Copy out the lines of the records below, and only those lines, from the one with "Recreate this object" through the one with "with jute twine.", exactly as they appear.

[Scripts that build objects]
====================
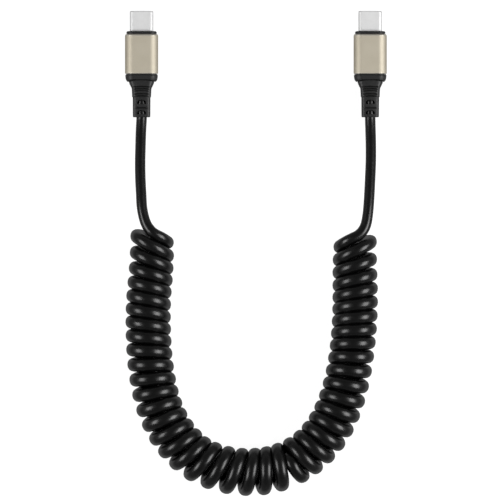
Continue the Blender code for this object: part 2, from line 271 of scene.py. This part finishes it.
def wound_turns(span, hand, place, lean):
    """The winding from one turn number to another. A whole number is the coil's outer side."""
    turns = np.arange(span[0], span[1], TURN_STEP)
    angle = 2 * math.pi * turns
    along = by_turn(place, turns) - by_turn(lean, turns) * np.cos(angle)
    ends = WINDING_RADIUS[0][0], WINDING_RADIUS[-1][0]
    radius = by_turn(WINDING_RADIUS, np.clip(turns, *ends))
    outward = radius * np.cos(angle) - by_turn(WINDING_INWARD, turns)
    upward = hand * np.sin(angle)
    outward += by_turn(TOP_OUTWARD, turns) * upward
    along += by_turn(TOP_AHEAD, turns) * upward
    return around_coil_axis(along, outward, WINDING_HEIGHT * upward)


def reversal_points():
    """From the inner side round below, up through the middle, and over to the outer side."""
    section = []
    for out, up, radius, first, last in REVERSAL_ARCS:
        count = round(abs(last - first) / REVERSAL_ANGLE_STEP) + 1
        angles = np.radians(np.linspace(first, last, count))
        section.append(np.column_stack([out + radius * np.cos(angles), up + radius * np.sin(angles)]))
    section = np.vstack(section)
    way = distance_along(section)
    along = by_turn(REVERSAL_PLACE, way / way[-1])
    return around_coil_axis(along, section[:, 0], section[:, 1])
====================
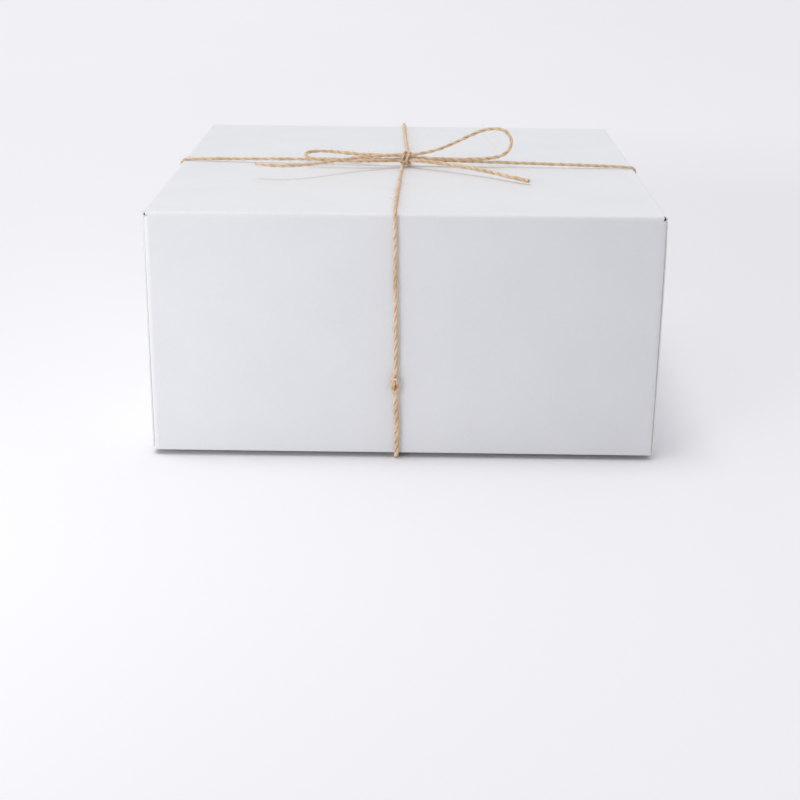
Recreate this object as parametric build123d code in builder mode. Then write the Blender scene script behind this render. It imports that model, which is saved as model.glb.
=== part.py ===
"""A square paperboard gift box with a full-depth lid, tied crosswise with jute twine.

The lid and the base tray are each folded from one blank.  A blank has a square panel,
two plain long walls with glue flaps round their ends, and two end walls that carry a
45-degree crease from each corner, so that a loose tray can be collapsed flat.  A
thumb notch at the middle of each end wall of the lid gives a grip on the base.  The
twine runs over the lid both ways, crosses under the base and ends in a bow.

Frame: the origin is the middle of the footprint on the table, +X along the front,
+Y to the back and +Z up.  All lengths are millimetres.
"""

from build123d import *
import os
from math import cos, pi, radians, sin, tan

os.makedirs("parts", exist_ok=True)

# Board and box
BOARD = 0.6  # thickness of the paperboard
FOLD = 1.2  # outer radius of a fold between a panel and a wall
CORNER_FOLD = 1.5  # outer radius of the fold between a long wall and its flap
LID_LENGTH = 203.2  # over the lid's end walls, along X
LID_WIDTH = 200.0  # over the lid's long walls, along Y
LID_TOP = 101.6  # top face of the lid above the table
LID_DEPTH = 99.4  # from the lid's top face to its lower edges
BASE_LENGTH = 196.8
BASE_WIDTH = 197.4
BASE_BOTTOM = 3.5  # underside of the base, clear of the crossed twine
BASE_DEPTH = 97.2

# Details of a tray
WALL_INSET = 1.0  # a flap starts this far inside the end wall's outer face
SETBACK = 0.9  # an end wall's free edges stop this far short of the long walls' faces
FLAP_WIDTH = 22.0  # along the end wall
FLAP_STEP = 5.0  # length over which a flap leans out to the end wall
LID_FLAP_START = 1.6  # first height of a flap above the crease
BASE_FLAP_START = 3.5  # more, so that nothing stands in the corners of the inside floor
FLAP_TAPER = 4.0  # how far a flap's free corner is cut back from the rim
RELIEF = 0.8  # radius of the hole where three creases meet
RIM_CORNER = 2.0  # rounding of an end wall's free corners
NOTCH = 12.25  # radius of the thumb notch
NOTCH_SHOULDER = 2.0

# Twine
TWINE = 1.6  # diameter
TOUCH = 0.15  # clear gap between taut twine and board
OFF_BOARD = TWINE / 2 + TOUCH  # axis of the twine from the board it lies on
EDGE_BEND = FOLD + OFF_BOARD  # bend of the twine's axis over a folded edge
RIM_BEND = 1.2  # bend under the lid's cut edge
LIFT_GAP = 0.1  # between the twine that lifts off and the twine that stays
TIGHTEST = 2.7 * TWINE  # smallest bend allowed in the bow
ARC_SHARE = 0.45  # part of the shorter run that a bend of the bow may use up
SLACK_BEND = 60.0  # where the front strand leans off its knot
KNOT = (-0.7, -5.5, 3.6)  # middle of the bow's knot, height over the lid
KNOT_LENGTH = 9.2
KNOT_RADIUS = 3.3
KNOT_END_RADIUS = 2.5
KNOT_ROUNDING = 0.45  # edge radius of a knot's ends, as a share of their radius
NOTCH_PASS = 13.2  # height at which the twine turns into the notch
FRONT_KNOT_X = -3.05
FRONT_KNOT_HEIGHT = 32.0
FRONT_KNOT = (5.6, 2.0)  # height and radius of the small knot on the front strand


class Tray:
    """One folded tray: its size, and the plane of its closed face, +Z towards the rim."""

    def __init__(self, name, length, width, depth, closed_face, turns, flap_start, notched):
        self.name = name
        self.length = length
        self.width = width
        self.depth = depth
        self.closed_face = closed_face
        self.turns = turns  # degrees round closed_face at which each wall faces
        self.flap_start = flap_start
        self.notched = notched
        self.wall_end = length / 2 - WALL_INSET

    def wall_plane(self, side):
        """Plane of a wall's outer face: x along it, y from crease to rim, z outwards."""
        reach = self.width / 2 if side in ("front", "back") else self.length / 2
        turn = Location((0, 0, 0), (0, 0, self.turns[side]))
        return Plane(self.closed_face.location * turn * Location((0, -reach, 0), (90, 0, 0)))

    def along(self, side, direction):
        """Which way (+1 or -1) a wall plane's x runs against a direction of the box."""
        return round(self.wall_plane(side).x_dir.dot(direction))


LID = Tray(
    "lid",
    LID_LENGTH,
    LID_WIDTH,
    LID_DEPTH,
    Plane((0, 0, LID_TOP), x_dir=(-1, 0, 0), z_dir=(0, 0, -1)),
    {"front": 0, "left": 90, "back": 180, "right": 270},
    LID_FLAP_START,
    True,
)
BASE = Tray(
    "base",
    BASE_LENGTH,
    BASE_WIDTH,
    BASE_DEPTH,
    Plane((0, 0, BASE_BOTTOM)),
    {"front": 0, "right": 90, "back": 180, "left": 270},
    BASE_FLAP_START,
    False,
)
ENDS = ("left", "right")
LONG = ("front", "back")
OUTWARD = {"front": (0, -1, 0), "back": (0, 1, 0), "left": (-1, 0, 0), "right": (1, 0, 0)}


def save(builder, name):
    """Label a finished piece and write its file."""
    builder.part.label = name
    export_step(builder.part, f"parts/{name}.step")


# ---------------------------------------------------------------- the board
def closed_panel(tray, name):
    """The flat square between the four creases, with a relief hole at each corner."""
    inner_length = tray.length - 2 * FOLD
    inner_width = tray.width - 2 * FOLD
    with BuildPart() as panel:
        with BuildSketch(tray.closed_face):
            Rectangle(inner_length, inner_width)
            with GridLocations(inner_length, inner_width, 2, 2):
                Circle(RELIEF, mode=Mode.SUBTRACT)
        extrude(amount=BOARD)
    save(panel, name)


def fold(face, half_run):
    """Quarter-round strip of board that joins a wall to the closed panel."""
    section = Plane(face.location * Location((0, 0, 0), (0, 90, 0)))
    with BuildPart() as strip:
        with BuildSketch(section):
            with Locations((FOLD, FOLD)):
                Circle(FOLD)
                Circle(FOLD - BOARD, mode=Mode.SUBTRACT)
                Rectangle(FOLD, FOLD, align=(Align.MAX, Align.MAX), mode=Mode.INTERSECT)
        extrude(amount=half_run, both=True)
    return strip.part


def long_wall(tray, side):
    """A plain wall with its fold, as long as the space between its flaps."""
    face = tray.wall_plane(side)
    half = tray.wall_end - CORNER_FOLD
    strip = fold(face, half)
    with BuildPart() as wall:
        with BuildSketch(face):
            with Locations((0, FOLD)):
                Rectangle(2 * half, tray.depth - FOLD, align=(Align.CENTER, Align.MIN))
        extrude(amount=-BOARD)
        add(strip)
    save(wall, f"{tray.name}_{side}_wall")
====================
■ **THE COMPLETED TASK**
Recreate this object as parametric build123d code in builder mode. Then write the Blender scene script behind this render. It imports that model, which is saved as model.glb.
=== part.py ===
"""A square paperboard gift box with a full-depth lid, tied crosswise with jute twine.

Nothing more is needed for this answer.